▶ _TASK DESCRIPTION_
Please give the data below again in full, exactly as it stands.

▶ _MATERIAL_

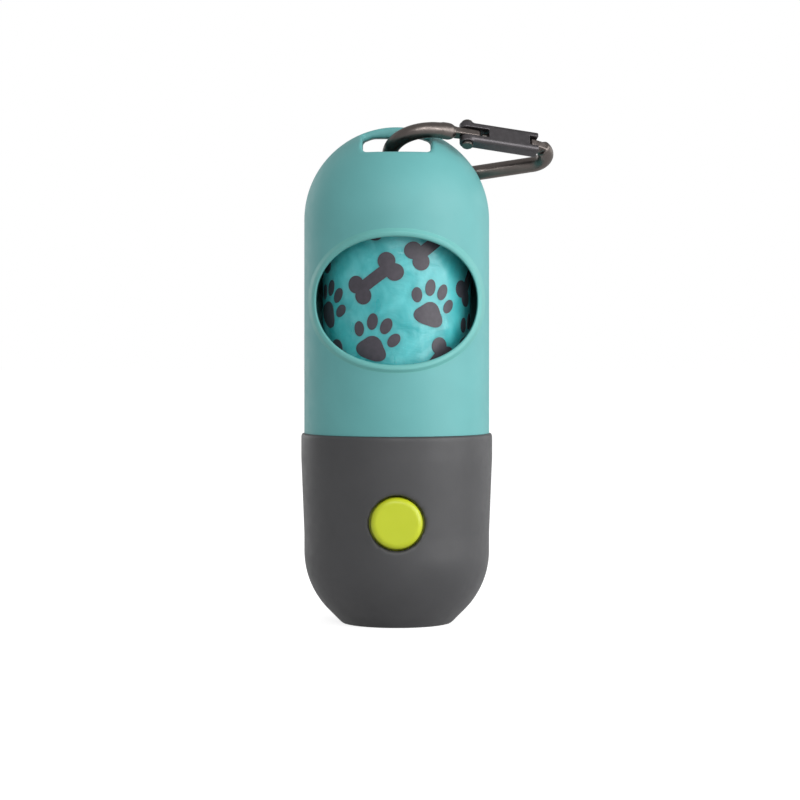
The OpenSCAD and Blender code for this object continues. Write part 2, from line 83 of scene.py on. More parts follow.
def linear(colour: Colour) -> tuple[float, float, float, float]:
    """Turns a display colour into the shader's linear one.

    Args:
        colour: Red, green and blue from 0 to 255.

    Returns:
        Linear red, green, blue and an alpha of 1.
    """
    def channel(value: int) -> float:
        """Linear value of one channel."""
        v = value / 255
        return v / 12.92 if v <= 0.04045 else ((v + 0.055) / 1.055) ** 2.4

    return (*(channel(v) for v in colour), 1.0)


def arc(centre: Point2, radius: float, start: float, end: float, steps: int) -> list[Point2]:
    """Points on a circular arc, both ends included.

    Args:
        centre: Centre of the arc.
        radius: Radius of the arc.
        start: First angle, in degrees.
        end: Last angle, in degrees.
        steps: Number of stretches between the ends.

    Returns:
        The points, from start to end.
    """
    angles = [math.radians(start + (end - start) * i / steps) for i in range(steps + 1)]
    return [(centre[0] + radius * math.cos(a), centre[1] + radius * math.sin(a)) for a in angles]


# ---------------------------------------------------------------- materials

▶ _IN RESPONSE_
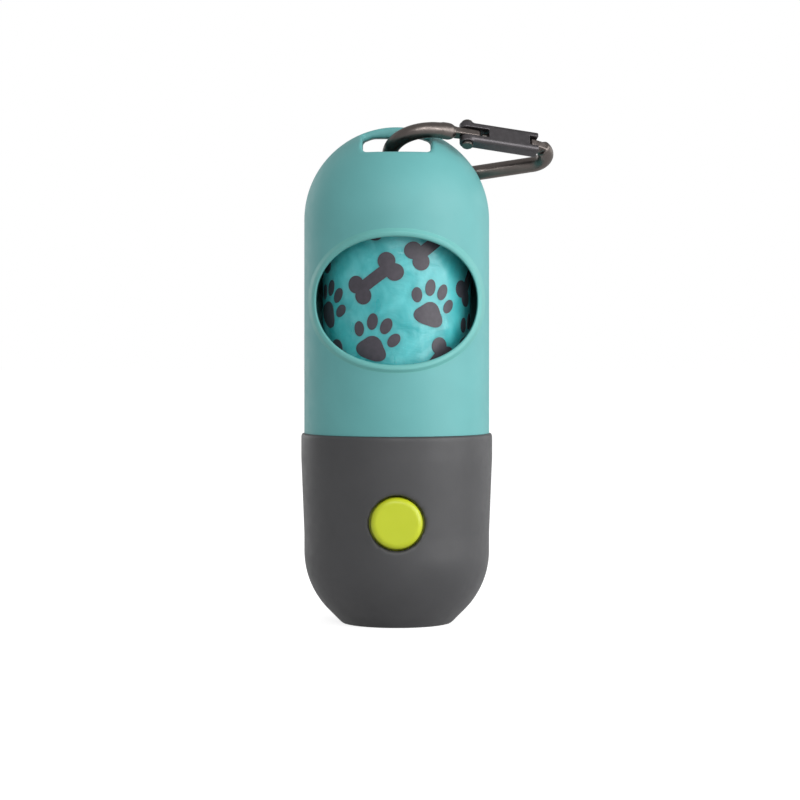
The OpenSCAD and Blender code for this object continues. Write part 2, from line 83 of scene.py on. More parts follow.
def linear(colour: Colour) -> tuple[float, float, float, float]:
    """Turns a display colour into the shader's linear one.

    Args:
        colour: Red, green and blue from 0 to 255.

    Returns:
        Linear red, green, blue and an alpha of 1.
    """
    def channel(value: int) -> float:
        """Linear value of one channel."""
        v = value / 255
        return v / 12.92 if v <= 0.04045 else ((v + 0.055) / 1.055) ** 2.4

    return (*(channel(v) for v in colour), 1.0)


def arc(centre: Point2, radius: float, start: float, end: float, steps: int) -> list[Point2]:
    """Points on a circular arc, both ends included.

    Args:
        centre: Centre of the arc.
        radius: Radius of the arc.
        start: First angle, in degrees.
        end: Last angle, in degrees.
        steps: Number of stretches between the ends.

    Returns:
        The points, from start to end.
    """
    angles = [math.radians(start + (end - start) * i / steps) for i in range(steps + 1)]
    return [(centre[0] + radius * math.cos(a), centre[1] + radius * math.sin(a)) for a in angles]


# ---------------------------------------------------------------- materials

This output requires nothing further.